I am a huge supporter of volunteering at the Multnomah County Library. I originally started 2 years ago at the Friends of the Library Book Store in the central lobby. Although I realize the money raised from their store benefits the library system, I wanted something more hands-on at a local level. So I am now a Branch Assistant at the Kenton library, helping to shelve books and process holds. While volunteers are asked to send patrons with questions to a librarian, many people have requests or comments that any volunteer can help with, fostering a more friendly atmosphere for families. While it can be a workout, I have greatly enjoyed my time. The staff is ecstatic to have help, the patrons are for the most part warm to volunteers and, as most of the books to be shelved are in the childrens area, you get to interact with tons of great kids. Also this summer I was a Summer Reading Program liason, assisting the kids turning in their game pieces and helping them and their parents choose appropriate prizes.
Beyond Your Vote: Volunteer to Support the Library
There are many different volunteer opportunities at the library that might be more in the spirit of helping the community.

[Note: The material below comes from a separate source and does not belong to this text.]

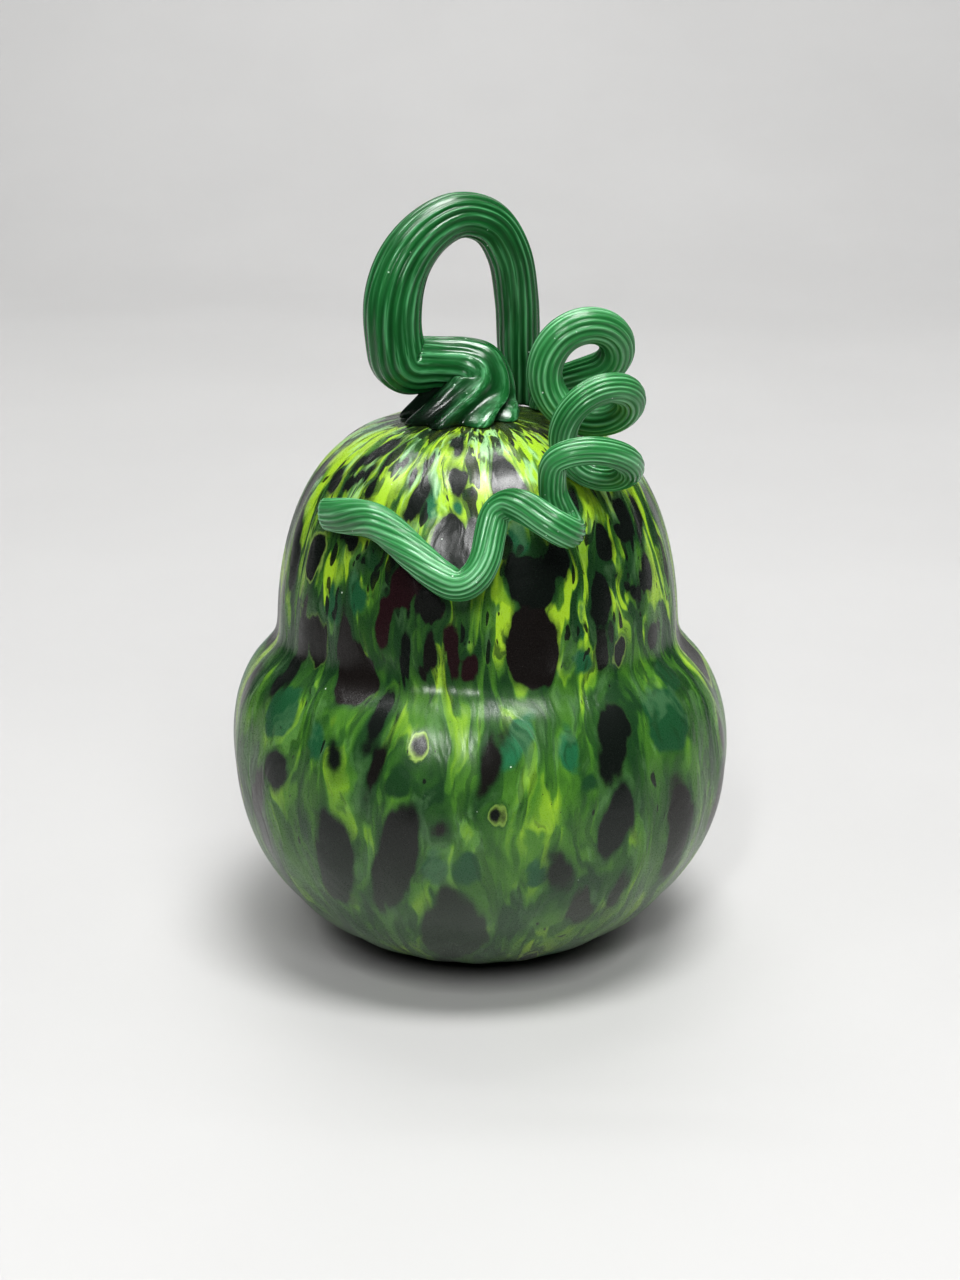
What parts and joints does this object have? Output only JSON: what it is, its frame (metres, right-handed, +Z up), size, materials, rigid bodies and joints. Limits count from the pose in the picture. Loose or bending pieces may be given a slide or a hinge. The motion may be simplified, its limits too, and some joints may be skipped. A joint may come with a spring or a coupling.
{
  "type": "blown glass gourd ornament",
  "caption": "Hollow two-lobed blown-glass gourd on a small flat foot, with a looped ribbed stem and a curled ribbed tendril over its shoulder.",
  "frame": {"origin": "centre of the flat foot, on the surface that the ornament rests on", "axes": "+Z up through the crown, -Y to the front that the tail of the tendril crosses, +X to the side of the tendril's coil"},
  "size_m": [0.1399, 0.1398, 0.2091],
  "materials": {
    "mottled_glass": "satin, streaked in lime and green with black and dark red chips",
    "stem_glass": "satin dark green, ribbed",
    "tendril_glass": "satin mid green, ribbed"
  },
  "bodies": {
    "root": {"glass_body": "mottled_glass", "stem": "stem_glass", "tendril": "tendril_glass"}
  },
  "joints": []
}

Go to http://www.multcolib.org/vol/opportunities_iframe.html to see what listings are available at your local library. The one that stands out most to me is being a Book Talker, which is an outreach program going to elementary school classrooms and reading sections from books that might interest the children, and getting books to kids that may not have the ability to visit a library. Other positions directly helping with the public include: Teen Lounge Assistant, helping oversee the teen space; LEARN Tutor, helping adults with low reading levels; Talk Time Facilitator, helping non-English speakers practice conversation; Teen Council; and Chess Instructor.
There are also many other services at the library that serve the public, and may be useful to our Capstone community partners. Go to http://www.multcolib.org/services/ to see all of the services that the library provides. Most are more geared for adults and/or proficient readers, but there are many that are outreach programs to help kids in the community become more involved with the library and become better readers. The School Corps (under the Services For Educators tab) provides Buckets Of Books to Multnomah County schools to help kids improve their learning skills, helps parents and students with homework and research questions, as well as a number of other services. Books 2 U offers school visits and and afterschool programs as well as a summer program for at-risk children (we all know from this week’s readings how important that is!). The Birth To Six program has a variety of ways to encourage reading skills in preschoolers. And lastly they also have tons of information for teens looking to enter college.
Connecting the Library to Your Community Partner
After looking at all of the ways that the library serves the people of Multnomah County (and I am sure I am missing quite a few!), are there any services they provide that could be helpful to your community partner? Could your partner use an afterschool reading program? Would ESL help be more useful? Would providing books to students at your site that might not otherwise have access to them be more beneficial? Since I am working at Portland Youth Builders this semester and our term project is a college board, I will be sure to guide those students interested in more info to the library’s college information site.
In Support of Library Measure 26-143
Of course election night is coming up, and having the library open 7 days a week is important. I see many families bringing their children in to use the computers because, I assume, they don’t have access at home. Make sure they have access when they need it! So make sure to vote yes on Library Measure 26-143.